Benefits of the Integrated 50/60 Hz Notch Filter include:
- Prevent noise from entering the sensing element by removing it from the power grid and AC devices.
- Make product design simpler by using an integrated strategy.
- Reduce time to market by eliminating the need to create and/or deploy an external notch filter.
- Reduced system costs overall because an external notch filter is no longer necessary.
Pressure Switch
When a predetermined pressure threshold or set point is reached, a mechanical or electronic device known as a pressure switch is triggered. These failsafe response parts give the system instructions on what to do if a predetermined pressure threshold is reached.
Types of pressure switches
Fixed Pressure Switches
As the name suggests, fixed pressure switches have pressure thresholds that the pressure switch manufacturer predetermined and cannot be changed. The pressure switch is delivered to the device manufacturer already configured, so it cannot be changed. Fixed pressure switches are frequently found in various medical devices, including ventilators.

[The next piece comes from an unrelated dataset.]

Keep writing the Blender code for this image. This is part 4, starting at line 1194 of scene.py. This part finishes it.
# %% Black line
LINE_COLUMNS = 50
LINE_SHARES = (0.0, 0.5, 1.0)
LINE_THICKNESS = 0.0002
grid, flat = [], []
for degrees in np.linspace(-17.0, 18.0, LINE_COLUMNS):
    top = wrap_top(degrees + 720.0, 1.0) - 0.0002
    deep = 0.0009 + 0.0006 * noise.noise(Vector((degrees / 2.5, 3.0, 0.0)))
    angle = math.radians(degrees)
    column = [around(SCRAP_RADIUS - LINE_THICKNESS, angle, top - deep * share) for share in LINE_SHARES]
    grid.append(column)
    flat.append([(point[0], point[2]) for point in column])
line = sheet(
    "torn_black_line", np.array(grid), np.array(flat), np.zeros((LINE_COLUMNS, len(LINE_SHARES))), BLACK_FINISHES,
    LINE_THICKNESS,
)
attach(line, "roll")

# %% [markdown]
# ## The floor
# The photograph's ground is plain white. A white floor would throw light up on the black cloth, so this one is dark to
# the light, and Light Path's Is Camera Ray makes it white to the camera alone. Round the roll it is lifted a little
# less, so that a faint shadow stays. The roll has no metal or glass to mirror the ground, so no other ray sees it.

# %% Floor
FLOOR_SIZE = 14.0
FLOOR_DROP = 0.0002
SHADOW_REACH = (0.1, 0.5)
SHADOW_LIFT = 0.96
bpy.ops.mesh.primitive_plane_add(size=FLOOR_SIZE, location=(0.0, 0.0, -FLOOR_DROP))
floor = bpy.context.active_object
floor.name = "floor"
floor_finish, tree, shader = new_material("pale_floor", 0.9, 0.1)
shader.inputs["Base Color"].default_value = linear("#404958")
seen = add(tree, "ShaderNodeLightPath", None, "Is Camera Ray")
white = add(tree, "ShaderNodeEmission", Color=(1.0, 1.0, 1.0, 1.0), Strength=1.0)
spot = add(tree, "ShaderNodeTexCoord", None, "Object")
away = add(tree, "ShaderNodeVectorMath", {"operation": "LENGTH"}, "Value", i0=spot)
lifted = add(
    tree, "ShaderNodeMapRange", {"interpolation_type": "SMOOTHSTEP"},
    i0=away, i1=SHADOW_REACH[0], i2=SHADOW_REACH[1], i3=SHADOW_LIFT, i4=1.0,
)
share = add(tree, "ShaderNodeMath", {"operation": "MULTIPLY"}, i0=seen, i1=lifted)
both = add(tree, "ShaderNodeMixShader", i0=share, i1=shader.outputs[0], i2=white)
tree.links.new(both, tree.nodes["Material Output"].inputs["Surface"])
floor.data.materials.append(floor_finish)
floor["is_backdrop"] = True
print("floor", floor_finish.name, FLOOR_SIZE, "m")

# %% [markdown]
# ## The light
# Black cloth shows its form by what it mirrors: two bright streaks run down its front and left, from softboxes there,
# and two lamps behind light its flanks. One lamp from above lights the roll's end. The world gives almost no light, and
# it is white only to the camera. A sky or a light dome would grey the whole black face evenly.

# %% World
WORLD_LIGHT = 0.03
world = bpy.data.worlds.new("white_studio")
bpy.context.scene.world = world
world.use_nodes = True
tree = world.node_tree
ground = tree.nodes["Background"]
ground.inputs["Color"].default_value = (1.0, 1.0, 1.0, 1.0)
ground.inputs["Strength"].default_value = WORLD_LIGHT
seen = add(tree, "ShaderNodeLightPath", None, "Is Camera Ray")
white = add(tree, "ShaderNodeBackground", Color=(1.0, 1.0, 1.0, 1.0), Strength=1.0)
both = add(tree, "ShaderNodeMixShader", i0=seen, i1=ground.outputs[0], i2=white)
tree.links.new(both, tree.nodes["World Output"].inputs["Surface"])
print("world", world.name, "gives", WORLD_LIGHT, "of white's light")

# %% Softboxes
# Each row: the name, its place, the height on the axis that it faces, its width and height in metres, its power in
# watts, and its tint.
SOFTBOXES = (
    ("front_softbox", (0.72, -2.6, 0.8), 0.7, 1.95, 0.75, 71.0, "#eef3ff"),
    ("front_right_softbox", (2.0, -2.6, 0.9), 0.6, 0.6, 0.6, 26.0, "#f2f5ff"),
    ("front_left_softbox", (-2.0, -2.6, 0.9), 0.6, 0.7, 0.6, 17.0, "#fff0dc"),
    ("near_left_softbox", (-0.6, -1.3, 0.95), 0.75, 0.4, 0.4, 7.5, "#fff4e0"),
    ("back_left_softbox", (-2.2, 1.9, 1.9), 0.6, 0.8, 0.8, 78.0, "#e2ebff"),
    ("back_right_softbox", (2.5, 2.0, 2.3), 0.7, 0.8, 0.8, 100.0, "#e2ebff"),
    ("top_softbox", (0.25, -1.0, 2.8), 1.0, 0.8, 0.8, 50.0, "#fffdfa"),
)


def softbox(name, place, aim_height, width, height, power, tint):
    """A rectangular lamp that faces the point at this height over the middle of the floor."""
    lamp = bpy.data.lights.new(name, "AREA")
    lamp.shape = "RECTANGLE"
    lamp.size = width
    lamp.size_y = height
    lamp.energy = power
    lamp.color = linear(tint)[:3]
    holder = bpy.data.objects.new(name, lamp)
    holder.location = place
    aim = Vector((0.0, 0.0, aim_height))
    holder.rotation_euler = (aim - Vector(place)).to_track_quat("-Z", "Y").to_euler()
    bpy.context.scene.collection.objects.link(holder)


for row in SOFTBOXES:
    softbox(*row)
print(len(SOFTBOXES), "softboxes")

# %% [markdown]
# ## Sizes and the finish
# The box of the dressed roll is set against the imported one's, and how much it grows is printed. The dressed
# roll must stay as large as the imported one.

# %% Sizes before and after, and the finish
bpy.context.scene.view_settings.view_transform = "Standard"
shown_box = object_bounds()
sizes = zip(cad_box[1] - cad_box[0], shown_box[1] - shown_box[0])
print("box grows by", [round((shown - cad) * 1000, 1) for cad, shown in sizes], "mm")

Variable Pressure Switches
The threshold value of variable pressure switches can be set dynamically in the field or by the device manufacturer. If the device manufacturer controls it, they choose specific resistor pairs that regulate the voltage input that establishes the threshold during product construction. The threshold value cannot be altered after the product is built.
When the threshold can be set in the field, it is usually adjusted via software or a mechanical knob/switch. The pressure switch is typically not used as a safety measure in this situation. An excellent illustration of this is with air filters, where the threshold value must be changed based on the system implementation to consider any head loss in the flow stream.

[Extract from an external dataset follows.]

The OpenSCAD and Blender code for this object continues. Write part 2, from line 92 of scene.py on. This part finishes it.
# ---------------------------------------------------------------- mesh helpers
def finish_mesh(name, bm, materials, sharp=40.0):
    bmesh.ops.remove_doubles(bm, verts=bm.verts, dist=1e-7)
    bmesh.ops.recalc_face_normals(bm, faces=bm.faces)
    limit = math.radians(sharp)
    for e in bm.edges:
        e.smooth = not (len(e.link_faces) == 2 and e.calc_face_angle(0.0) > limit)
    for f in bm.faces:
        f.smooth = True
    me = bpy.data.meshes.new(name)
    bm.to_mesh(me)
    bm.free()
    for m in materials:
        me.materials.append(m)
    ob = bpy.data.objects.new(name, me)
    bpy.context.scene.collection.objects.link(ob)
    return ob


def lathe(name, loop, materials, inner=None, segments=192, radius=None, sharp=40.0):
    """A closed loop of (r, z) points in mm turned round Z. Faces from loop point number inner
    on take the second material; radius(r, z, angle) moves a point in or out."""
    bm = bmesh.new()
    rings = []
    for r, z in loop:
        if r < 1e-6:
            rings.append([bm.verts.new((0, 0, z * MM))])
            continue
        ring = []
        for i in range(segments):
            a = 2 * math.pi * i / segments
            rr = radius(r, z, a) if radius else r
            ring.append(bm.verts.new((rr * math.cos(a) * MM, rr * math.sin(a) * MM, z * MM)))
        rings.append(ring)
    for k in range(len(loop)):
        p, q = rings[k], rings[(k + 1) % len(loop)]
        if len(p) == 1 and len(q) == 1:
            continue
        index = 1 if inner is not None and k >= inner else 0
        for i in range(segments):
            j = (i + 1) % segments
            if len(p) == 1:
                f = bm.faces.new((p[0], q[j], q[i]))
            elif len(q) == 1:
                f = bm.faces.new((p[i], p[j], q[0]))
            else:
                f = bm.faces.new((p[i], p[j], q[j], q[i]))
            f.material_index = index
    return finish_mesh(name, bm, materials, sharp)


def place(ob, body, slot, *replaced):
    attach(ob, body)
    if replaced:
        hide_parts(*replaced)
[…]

Whether the measured pressure is above or below a predetermined threshold causes Superior's pressure switch to change states. This can give additional straightforward on/off system feedback and serve as a quick response failsafe feature for overpressure situations. The Superior Sensor pressure switch, in contrast to other, more widely used pressure switches, has three modes—one fixed and two variable—for determining the threshold pressure:
Fixed mode: Superior Sensor Technology establishes the threshold and gives the device manufacturer the configured, "ready for use" sensor (which includes an integrated pressure switch).
Variable mode 1: The device manufacturer can configure and set the appropriate thresholds at the time of product manufacturing.
Variable mode 2: Software allows for the field programming of pressure thresholds, allowing the pressure switch to be "tuned" based on the specific use case after the product is manufactured.
Benefits of Superior’s Integrated Pressure Switch include:
- Flexibility in three different operating modes
- Reduced system costs because there is no longer a need for an external pressure switch
- Reduced total PCB footprint
- Reduce the number of external components in the product to increase its dependability.
- Cut down on system heat and power.
- Reduce complexity in product design
- Expedite time to market